**What you have to do:** Copy each line exactly. Leave nothing out.

**Given material:**

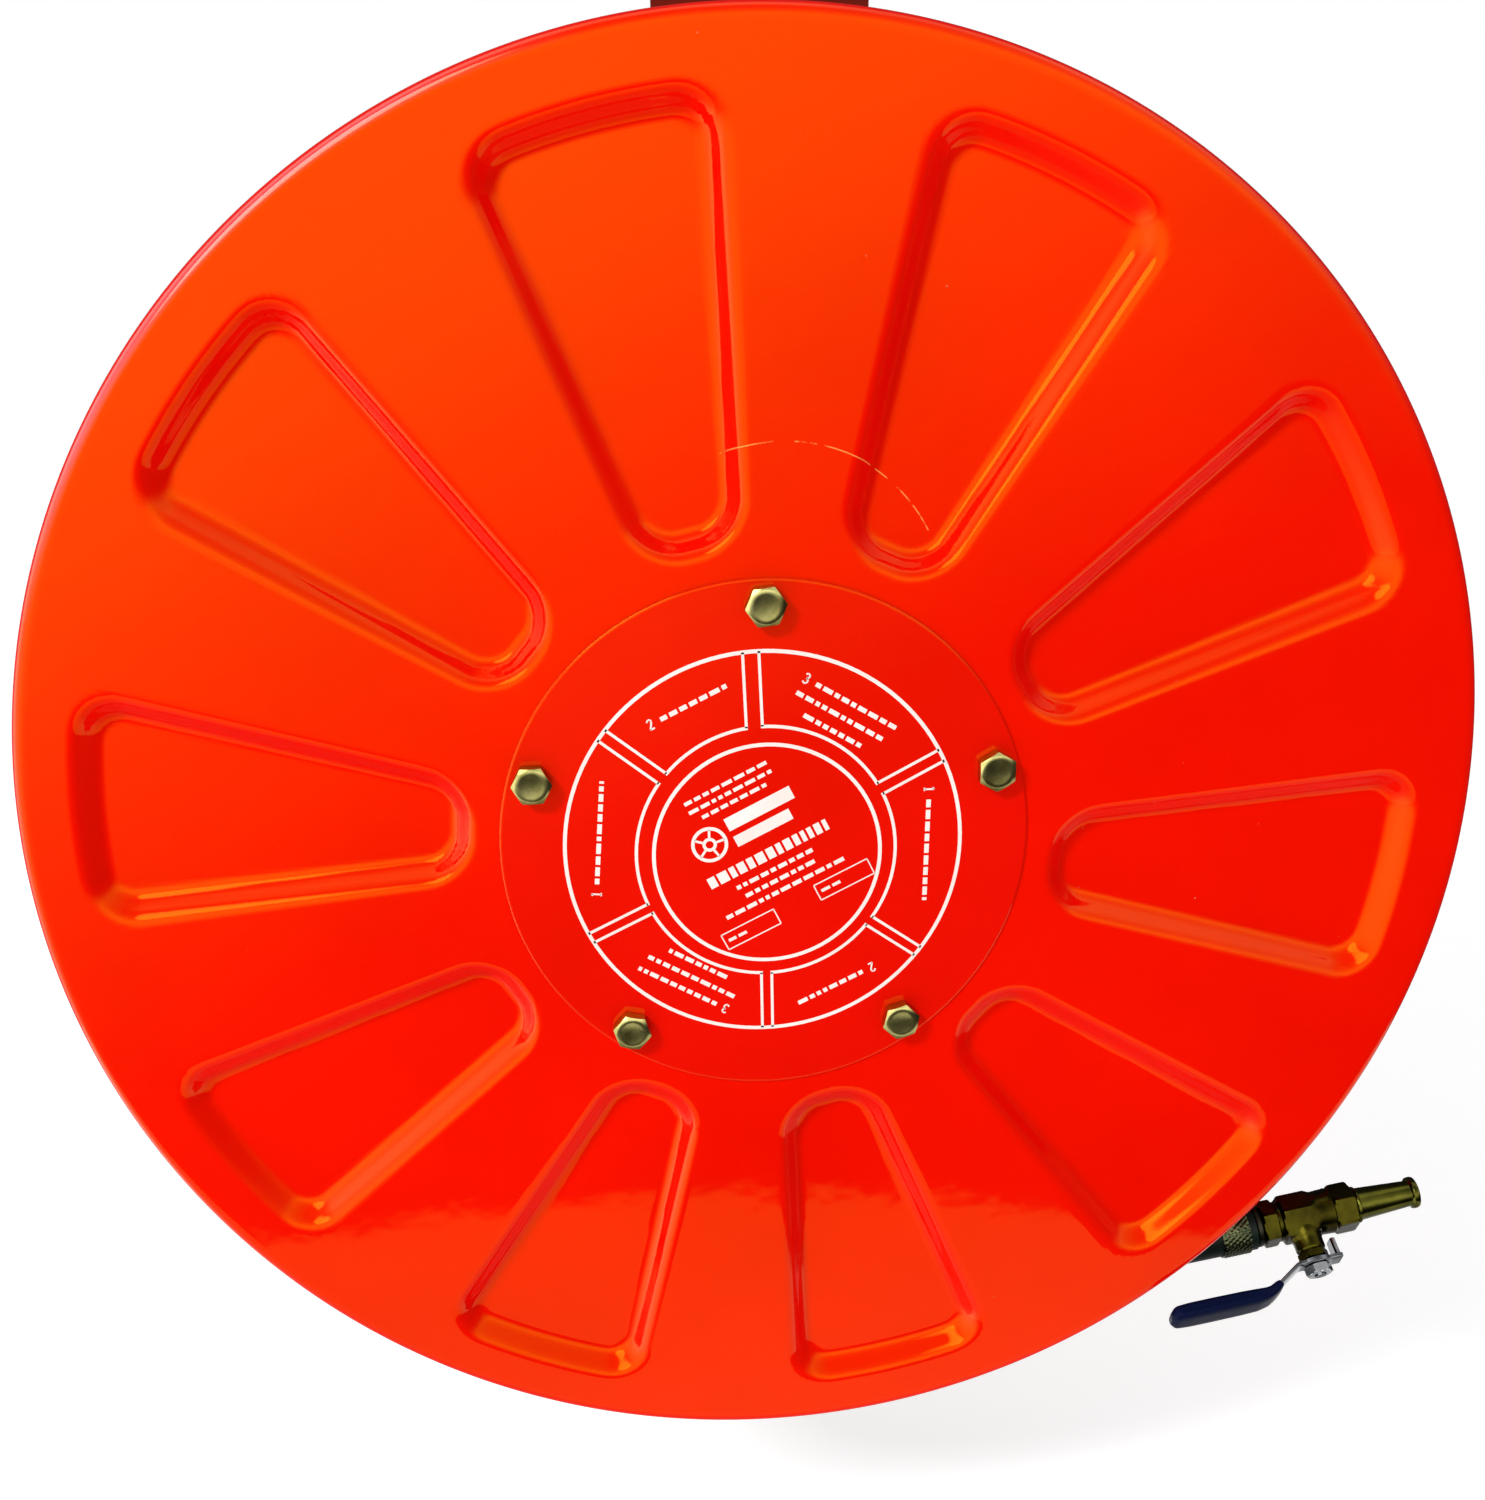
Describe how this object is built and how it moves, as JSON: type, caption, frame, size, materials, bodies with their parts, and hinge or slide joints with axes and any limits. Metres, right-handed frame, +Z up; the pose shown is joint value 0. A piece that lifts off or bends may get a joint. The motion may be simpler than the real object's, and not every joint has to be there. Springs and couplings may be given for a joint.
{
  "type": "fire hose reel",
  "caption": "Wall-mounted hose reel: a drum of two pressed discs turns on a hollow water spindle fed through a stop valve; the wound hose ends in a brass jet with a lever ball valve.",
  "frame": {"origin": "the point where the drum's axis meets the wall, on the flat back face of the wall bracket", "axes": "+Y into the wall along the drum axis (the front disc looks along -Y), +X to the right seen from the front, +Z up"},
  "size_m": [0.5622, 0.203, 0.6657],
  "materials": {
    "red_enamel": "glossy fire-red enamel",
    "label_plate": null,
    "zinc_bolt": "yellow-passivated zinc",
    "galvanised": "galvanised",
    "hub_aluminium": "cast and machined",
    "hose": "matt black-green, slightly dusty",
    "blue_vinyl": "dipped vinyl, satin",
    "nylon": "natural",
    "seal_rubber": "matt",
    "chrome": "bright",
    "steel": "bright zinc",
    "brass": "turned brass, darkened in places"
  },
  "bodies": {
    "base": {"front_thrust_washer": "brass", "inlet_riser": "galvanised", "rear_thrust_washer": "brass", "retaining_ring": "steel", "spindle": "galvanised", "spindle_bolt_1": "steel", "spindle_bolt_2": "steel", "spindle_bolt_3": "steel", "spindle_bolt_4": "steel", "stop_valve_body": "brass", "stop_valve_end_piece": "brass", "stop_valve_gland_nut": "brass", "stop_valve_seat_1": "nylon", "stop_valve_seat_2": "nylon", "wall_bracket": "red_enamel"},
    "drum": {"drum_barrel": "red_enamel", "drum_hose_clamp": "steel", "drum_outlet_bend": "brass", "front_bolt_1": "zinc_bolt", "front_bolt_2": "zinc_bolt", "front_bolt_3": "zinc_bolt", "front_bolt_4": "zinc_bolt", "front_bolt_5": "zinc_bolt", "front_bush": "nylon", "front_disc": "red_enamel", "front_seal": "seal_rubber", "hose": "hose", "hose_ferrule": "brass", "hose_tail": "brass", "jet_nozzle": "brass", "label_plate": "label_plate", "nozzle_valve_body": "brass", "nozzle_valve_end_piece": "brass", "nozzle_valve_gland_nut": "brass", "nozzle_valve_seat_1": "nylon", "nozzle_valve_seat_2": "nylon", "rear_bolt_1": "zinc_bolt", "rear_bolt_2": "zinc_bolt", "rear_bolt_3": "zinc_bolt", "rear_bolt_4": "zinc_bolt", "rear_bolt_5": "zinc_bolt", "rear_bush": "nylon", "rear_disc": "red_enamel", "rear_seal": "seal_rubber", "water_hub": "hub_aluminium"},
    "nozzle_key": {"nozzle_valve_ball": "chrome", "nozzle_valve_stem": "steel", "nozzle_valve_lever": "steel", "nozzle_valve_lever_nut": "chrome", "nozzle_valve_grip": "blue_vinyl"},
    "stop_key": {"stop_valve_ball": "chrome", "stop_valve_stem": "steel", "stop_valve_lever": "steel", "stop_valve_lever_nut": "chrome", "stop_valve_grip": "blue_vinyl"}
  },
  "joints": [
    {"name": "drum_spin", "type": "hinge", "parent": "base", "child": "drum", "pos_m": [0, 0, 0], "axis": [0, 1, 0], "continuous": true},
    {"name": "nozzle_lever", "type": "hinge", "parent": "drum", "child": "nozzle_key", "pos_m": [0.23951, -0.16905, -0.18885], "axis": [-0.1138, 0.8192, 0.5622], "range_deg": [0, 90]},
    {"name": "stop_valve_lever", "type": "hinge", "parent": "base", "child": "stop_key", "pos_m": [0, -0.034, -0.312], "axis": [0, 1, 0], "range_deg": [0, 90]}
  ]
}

**The answer:**
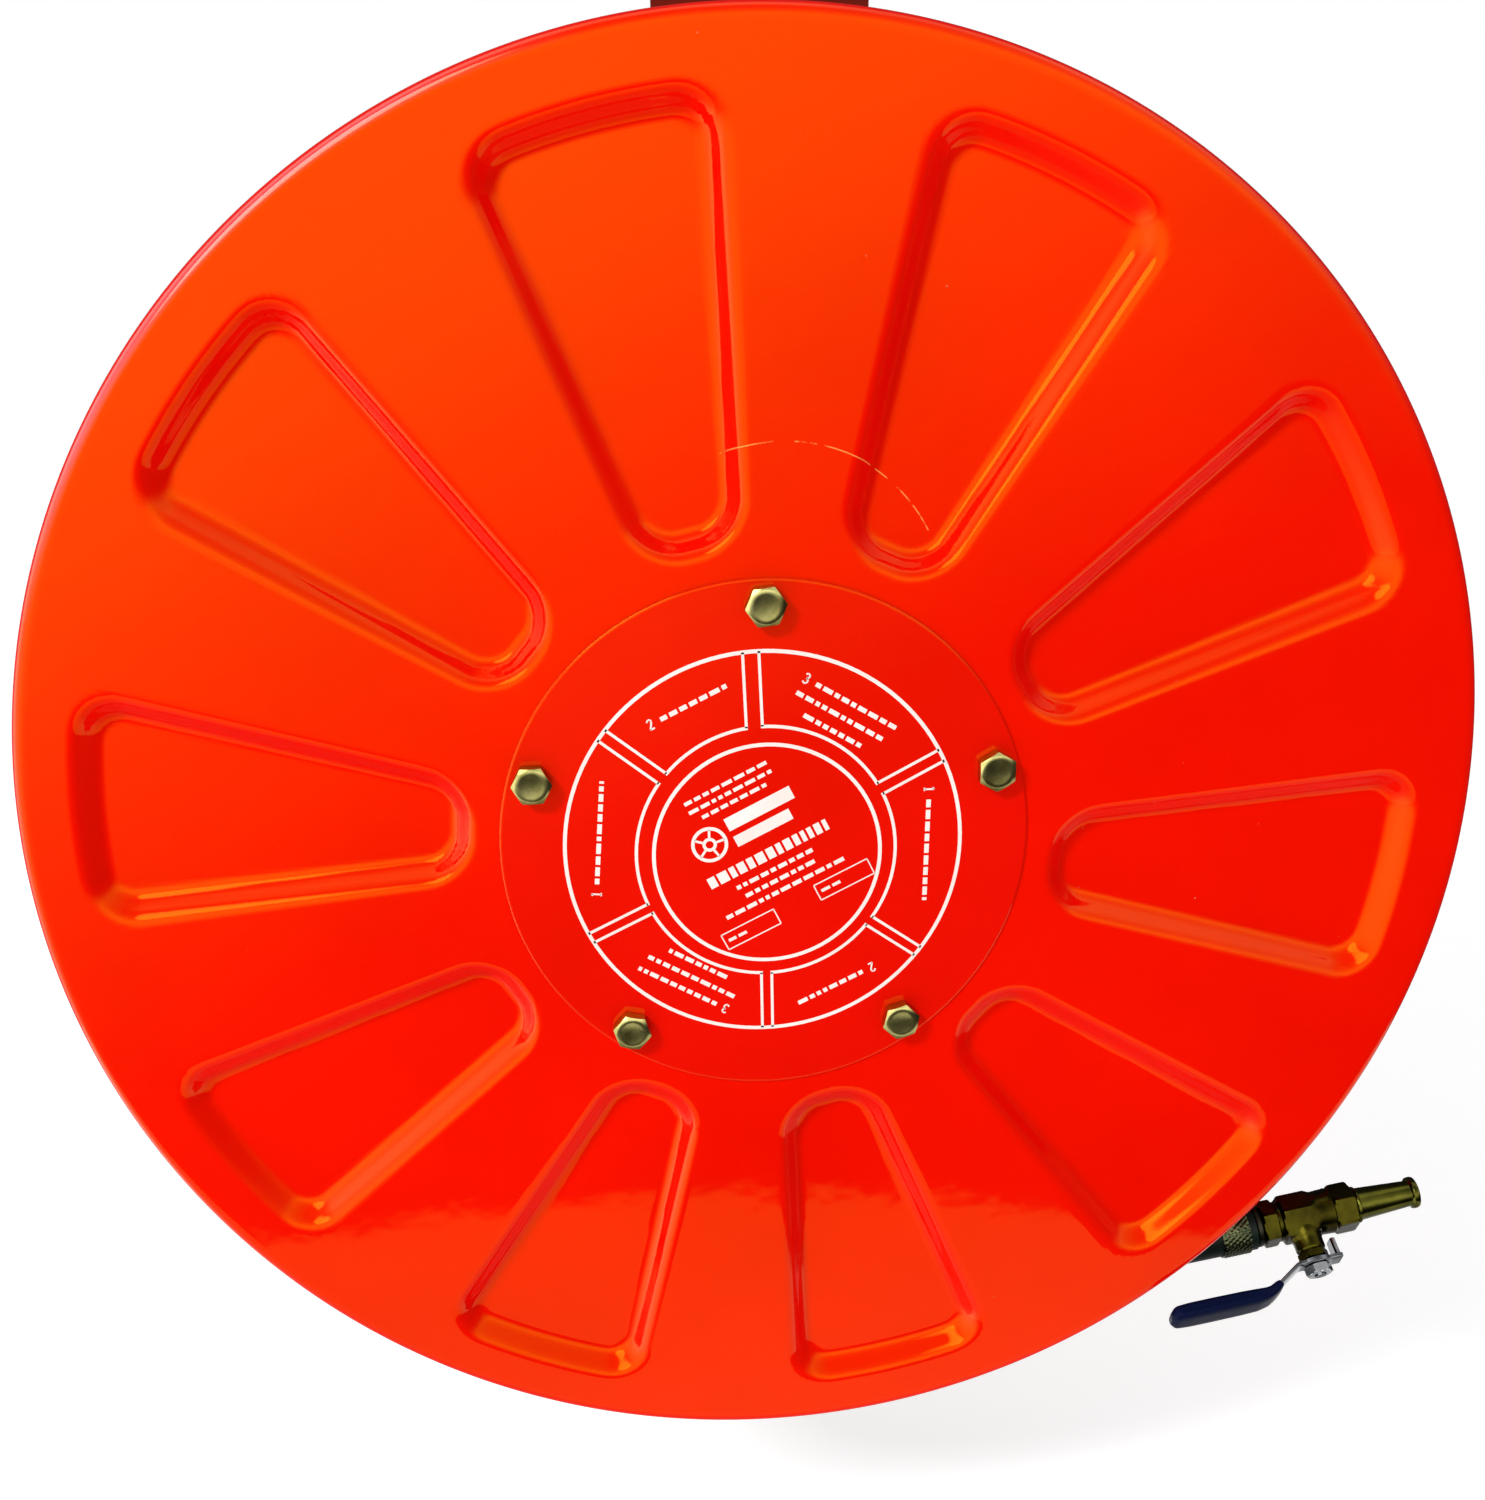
Describe how this object is built and how it moves, as JSON: type, caption, frame, size, materials, bodies with their parts, and hinge or slide joints with axes and any limits. Metres, right-handed frame, +Z up; the pose shown is joint value 0. A piece that lifts off or bends may get a joint. The motion may be simpler than the real object's, and not every joint has to be there. Springs and couplings may be given for a joint.
{
  "type": "fire hose reel",
  "caption": "Wall-mounted hose reel: a drum of two pressed discs turns on a hollow water spindle fed through a stop valve; the wound hose ends in a brass jet with a lever ball valve.",
  "frame": {"origin": "the point where the drum's axis meets the wall, on the flat back face of the wall bracket", "axes": "+Y into the wall along the drum axis (the front disc looks along -Y), +X to the right seen from the front, +Z up"},
  "size_m": [0.5622, 0.203, 0.6657],
  "materials": {
    "red_enamel": "glossy fire-red enamel",
    "label_plate": null,
    "zinc_bolt": "yellow-passivated zinc",
    "galvanised": "galvanised",
    "hub_aluminium": "cast and machined",
    "hose": "matt black-green, slightly dusty",
    "blue_vinyl": "dipped vinyl, satin",
    "nylon": "natural",
    "seal_rubber": "matt",
    "chrome": "bright",
    "steel": "bright zinc",
    "brass": "turned brass, darkened in places"
  },
  "bodies": {
    "base": {"front_thrust_washer": "brass", "inlet_riser": "galvanised", "rear_thrust_washer": "brass", "retaining_ring": "steel", "spindle": "galvanised", "spindle_bolt_1": "steel", "spindle_bolt_2": "steel", "spindle_bolt_3": "steel", "spindle_bolt_4": "steel", "stop_valve_body": "brass", "stop_valve_end_piece": "brass", "stop_valve_gland_nut": "brass", "stop_valve_seat_1": "nylon", "stop_valve_seat_2": "nylon", "wall_bracket": "red_enamel"},
    "drum": {"drum_barrel": "red_enamel", "drum_hose_clamp": "steel", "drum_outlet_bend": "brass", "front_bolt_1": "zinc_bolt", "front_bolt_2": "zinc_bolt", "front_bolt_3": "zinc_bolt", "front_bolt_4": "zinc_bolt", "front_bolt_5": "zinc_bolt", "front_bush": "nylon", "front_disc": "red_enamel", "front_seal": "seal_rubber", "hose": "hose", "hose_ferrule": "brass", "hose_tail": "brass", "jet_nozzle": "brass", "label_plate": "label_plate", "nozzle_valve_body": "brass", "nozzle_valve_end_piece": "brass", "nozzle_valve_gland_nut": "brass", "nozzle_valve_seat_1": "nylon", "nozzle_valve_seat_2": "nylon", "rear_bolt_1": "zinc_bolt", "rear_bolt_2": "zinc_bolt", "rear_bolt_3": "zinc_bolt", "rear_bolt_4": "zinc_bolt", "rear_bolt_5": "zinc_bolt", "rear_bush": "nylon", "rear_disc": "red_enamel", "rear_seal": "seal_rubber", "water_hub": "hub_aluminium"},
    "nozzle_key": {"nozzle_valve_ball": "chrome", "nozzle_valve_stem": "steel", "nozzle_valve_lever": "steel", "nozzle_valve_lever_nut": "chrome", "nozzle_valve_grip": "blue_vinyl"},
    "stop_key": {"stop_valve_ball": "chrome", "stop_valve_stem": "steel", "stop_valve_lever": "steel", "stop_valve_lever_nut": "chrome", "stop_valve_grip": "blue_vinyl"}
  },
  "joints": [
    {"name": "drum_spin", "type": "hinge", "parent": "base", "child": "drum", "pos_m": [0, 0, 0], "axis": [0, 1, 0], "continuous": true},
    {"name": "nozzle_lever", "type": "hinge", "parent": "drum", "child": "nozzle_key", "pos_m": [0.23951, -0.16905, -0.18885], "axis": [-0.1138, 0.8192, 0.5622], "range_deg": [0, 90]},
    {"name": "stop_valve_lever", "type": "hinge", "parent": "base", "child": "stop_key", "pos_m": [0, -0.034, -0.312], "axis": [0, 1, 0], "range_deg": [0, 90]}
  ]
}